# Start of Provided material
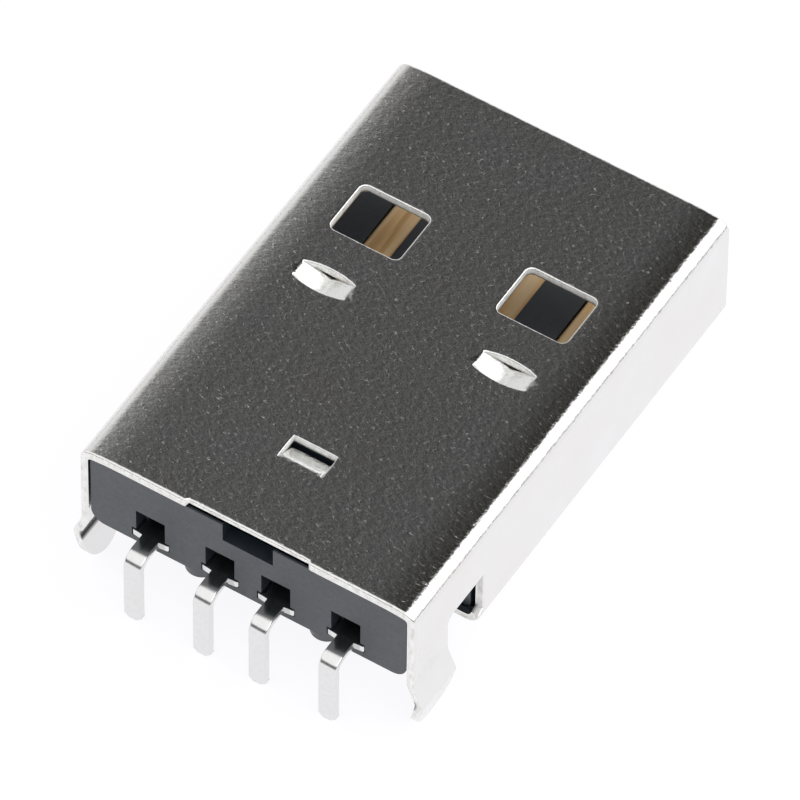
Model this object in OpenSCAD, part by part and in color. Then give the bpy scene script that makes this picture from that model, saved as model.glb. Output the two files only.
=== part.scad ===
// Right-angle USB type A plug for the edge of a circuit board, with a sunk
// (mid-mount) body: a folded and plated steel shell, one black moulded housing
// with its tongue, and four stamped contacts whose tails go through the board.
// Origin: on the board's top face, midway between the two locating posts.
// X runs across the plug, +Y points to the mating end, +Z points away from the board.

/* [Shell] */
// Outside width of the shell
shell_w = 12; // [11.8:0.05:12.2]
// Outside height of the shell
shell_h = 4.5; // [4.4:0.05:4.6]
// Length of the shell from its rear edge to its mouth
shell_l = 18; // [17:0.25:24]
// Thickness of the shell's sheet metal
sheet_t = 0.3; // [0.24:0.02:0.32]
// Outside radius of the shell's four bends
bend_r = 0.5; // [0.45:0.05:0.7]
// How far the shell's underside lies below the board's top face
sink = 1.15; // [0.9:0.05:1.3]
// Width of the seam along the middle of the underside
seam_gap = 0.06; // [0.04:0.02:0.12]
// Width of the dovetail that locks the seam, at its wide end
dovetail_w = 2.2; // [1.6:0.1:2.6]
// Length of that dovetail across the seam
dovetail_d = 1.3; // [0.9:0.1:1.6]

/* [Windows] */
// Width of each of the four latch windows
window_w = 2.5; // [2.2:0.05:2.7]
// Length of each latch window
window_l = 2; // [1.8:0.05:2.3]
// Distance from the plug's centre line to a window's centre
window_x = 3; // [2.8:0.05:3.2]
// Distance from the mouth to the near edge of the windows
window_setback = 4.8; // [4.4:0.1:5.2]
// Corner radius of the windows
window_r = 0.35; // [0.2:0.05:0.5]

/* [Stop lances] */
// Length across the plug of each stop lance, a strip pressed down between two slits
stop_w = 1.9; // [1.6:0.1:2.2]
// Width of each stop lance along the plug
stop_l = 0.75; // [0.6:0.05:0.9]
// Depth to which a stop lance is pressed down
stop_depth = 0.46; // [0.36:0.02:0.56]
// Distance from the centre line to the middle of a stop lance
stop_x = 3.25; // [3:0.05:3.4]
// Distance from the rear edge to the near edge of the stop lances
stop_y = 9; // [8.5:0.1:10]

/* [Locking lance] */
// Width of the locking lance on the centre line
lock_w = 1.5; // [1.2:0.1:1.6]
// Length of the locking lance's tongue along the plug
lock_l = 0.8; // [0.7:0.05:1]
// Distance from the rear edge to the far edge of the locking lance's hole
lock_y = 3.85; // [3.5:0.05:4.3]
// Angle to which the locking lance is bent down
lock_angle = 32; // [24:1:38]

/* [Rear of the shell] */
// Length of the rear part that sits over the board, open underneath
over_board_l = 3.9; // [3.6:0.1:4.2]
// How much further back the floor of the shell starts than its sides
floor_lip = 0.25; // [0.1:0.05:0.4]
// Height of the side walls' lower edge above the board
skirt_z = 1.15; // [0.9:0.05:1.4]
// Width of the stretch of rear edge where the carrier strip was broken off
breakoff_w = 4.4; // [3.6:0.2:5]
// How far that stretch is set forward
breakoff_d = 0.1; // [0.06:0.02:0.16]

/* [Board legs] */
// Width of each leg that locks into the board
leg_w = 1.9; // [1.6:0.1:2.2]
// How far a leg reaches below the board's top face
leg_reach = 2.45; // [2.2:0.05:2.8]
// How far a leg is kinked outwards
leg_kink = 0.33; // [0.2:0.01:0.4]
// Depth of the kink's crest below the board's top face
kink_z = 1; // [0.8:0.05:1.2]
// Angle at which a leg turns in again below its crest
leg_toe_in = 14; // [8:1:20]

/* [Housing] */
// Clearance between the housing and the inside of the shell
fit = 0.05; // [0.03:0.01:0.08]
// Thickness of the tongue above the shell's floor
tongue_t = 1.9; // [1.8:0.05:1.95]
// How far the tongue's end lies behind the shell's mouth
tongue_setback = 0.4; // [0.3:0.05:0.8]
// Width of the groove that lets the locking lance pass
notch_w = 1.8; // [1.7:0.05:2]
// Depth of that groove
notch_d = 0.74; // [0.7:0.02:0.8]
// Diameter of the two locating posts
post_d = 1.1; // [1:0.05:1.2]
// Length of the locating posts
post_l = 1; // [0.8:0.05:1.2]
// Distance between the posts' centres
post_pitch = 4.5; // [4.3:0.1:4.7]
// Distance from the rear edge to the posts' centres
post_y = 1; // [0.8:0.1:1.3]

/* [Contacts] */
// Spacing of the two middle contacts
pitch_mid = 2; // [1.9:0.05:2.1]
// Spacing of an outer contact from its neighbour
pitch_out = 2.5; // [2.4:0.05:2.6]
// Width of a contact where it meets the socket
contact_w = 1; // [0.9:0.05:1.1]
// Thickness of the contacts' strip
contact_t = 0.25; // [0.2:0.01:0.3]
// Depth of the contacts below the tongue's face
contact_sunk = 0.08; // [0.04:0.02:0.12]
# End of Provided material
### Exercise task
Extract the data exactly as given.

### Answer for this exercise
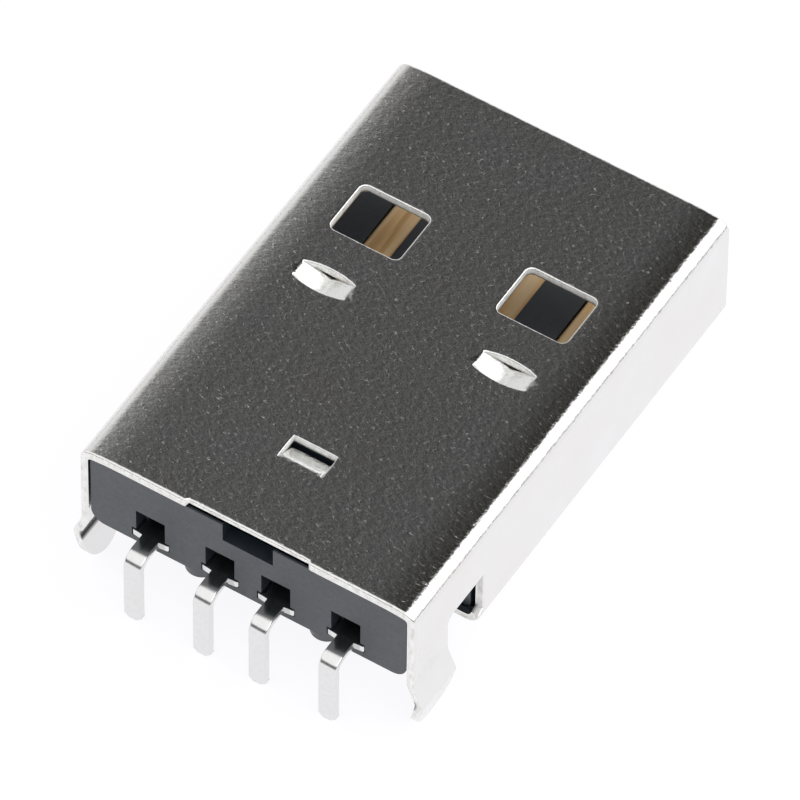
Model this object in OpenSCAD, part by part and in color. Then give the bpy scene script that makes this picture from that model, saved as model.glb. Output the two files only.
=== part.scad ===
// Right-angle USB type A plug for the edge of a circuit board, with a sunk
// (mid-mount) body: a folded and plated steel shell, one black moulded housing
// with its tongue, and four stamped contacts whose tails go through the board.
// Origin: on the board's top face, midway between the two locating posts.
// X runs across the plug, +Y points to the mating end, +Z points away from the board.

/* [Shell] */
// Outside width of the shell
shell_w = 12; // [11.8:0.05:12.2]
// Outside height of the shell
shell_h = 4.5; // [4.4:0.05:4.6]
// Length of the shell from its rear edge to its mouth
shell_l = 18; // [17:0.25:24]
// Thickness of the shell's sheet metal
sheet_t = 0.3; // [0.24:0.02:0.32]
// Outside radius of the shell's four bends
bend_r = 0.5; // [0.45:0.05:0.7]
// How far the shell's underside lies below the board's top face
sink = 1.15; // [0.9:0.05:1.3]
// Width of the seam along the middle of the underside
seam_gap = 0.06; // [0.04:0.02:0.12]
// Width of the dovetail that locks the seam, at its wide end
dovetail_w = 2.2; // [1.6:0.1:2.6]
// Length of that dovetail across the seam
dovetail_d = 1.3; // [0.9:0.1:1.6]

/* [Windows] */
// Width of each of the four latch windows
window_w = 2.5; // [2.2:0.05:2.7]
// Length of each latch window
window_l = 2; // [1.8:0.05:2.3]
// Distance from the plug's centre line to a window's centre
window_x = 3; // [2.8:0.05:3.2]
// Distance from the mouth to the near edge of the windows
window_setback = 4.8; // [4.4:0.1:5.2]
// Corner radius of the windows
window_r = 0.35; // [0.2:0.05:0.5]

/* [Stop lances] */
// Length across the plug of each stop lance, a strip pressed down between two slits
stop_w = 1.9; // [1.6:0.1:2.2]
// Width of each stop lance along the plug
stop_l = 0.75; // [0.6:0.05:0.9]
// Depth to which a stop lance is pressed down
stop_depth = 0.46; // [0.36:0.02:0.56]
// Distance from the centre line to the middle of a stop lance
stop_x = 3.25; // [3:0.05:3.4]
// Distance from the rear edge to the near edge of the stop lances
stop_y = 9; // [8.5:0.1:10]

/* [Locking lance] */
// Width of the locking lance on the centre line
lock_w = 1.5; // [1.2:0.1:1.6]
// Length of the locking lance's tongue along the plug
lock_l = 0.8; // [0.7:0.05:1]
// Distance from the rear edge to the far edge of the locking lance's hole
lock_y = 3.85; // [3.5:0.05:4.3]
// Angle to which the locking lance is bent down
lock_angle = 32; // [24:1:38]

/* [Rear of the shell] */
// Length of the rear part that sits over the board, open underneath
over_board_l = 3.9; // [3.6:0.1:4.2]
// How much further back the floor of the shell starts than its sides
floor_lip = 0.25; // [0.1:0.05:0.4]
// Height of the side walls' lower edge above the board
skirt_z = 1.15; // [0.9:0.05:1.4]
// Width of the stretch of rear edge where the carrier strip was broken off
breakoff_w = 4.4; // [3.6:0.2:5]
// How far that stretch is set forward
breakoff_d = 0.1; // [0.06:0.02:0.16]

/* [Board legs] */
// Width of each leg that locks into the board
leg_w = 1.9; // [1.6:0.1:2.2]
// How far a leg reaches below the board's top face
leg_reach = 2.45; // [2.2:0.05:2.8]
// How far a leg is kinked outwards
leg_kink = 0.33; // [0.2:0.01:0.4]
// Depth of the kink's crest below the board's top face
kink_z = 1; // [0.8:0.05:1.2]
// Angle at which a leg turns in again below its crest
leg_toe_in = 14; // [8:1:20]

/* [Housing] */
// Clearance between the housing and the inside of the shell
fit = 0.05; // [0.03:0.01:0.08]
// Thickness of the tongue above the shell's floor
tongue_t = 1.9; // [1.8:0.05:1.95]
// How far the tongue's end lies behind the shell's mouth
tongue_setback = 0.4; // [0.3:0.05:0.8]
// Width of the groove that lets the locking lance pass
notch_w = 1.8; // [1.7:0.05:2]
// Depth of that groove
notch_d = 0.74; // [0.7:0.02:0.8]
// Diameter of the two locating posts
post_d = 1.1; // [1:0.05:1.2]
// Length of the locating posts
post_l = 1; // [0.8:0.05:1.2]
// Distance between the posts' centres
post_pitch = 4.5; // [4.3:0.1:4.7]
// Distance from the rear edge to the posts' centres
post_y = 1; // [0.8:0.1:1.3]

/* [Contacts] */
// Spacing of the two middle contacts
pitch_mid = 2; // [1.9:0.05:2.1]
// Spacing of an outer contact from its neighbour
pitch_out = 2.5; // [2.4:0.05:2.6]
// Width of a contact where it meets the socket
contact_w = 1; // [0.9:0.05:1.1]
// Thickness of the contacts' strip
contact_t = 0.25; // [0.2:0.01:0.3]
// Depth of the contacts below the tongue's face
contact_sunk = 0.08; // [0.04:0.02:0.12]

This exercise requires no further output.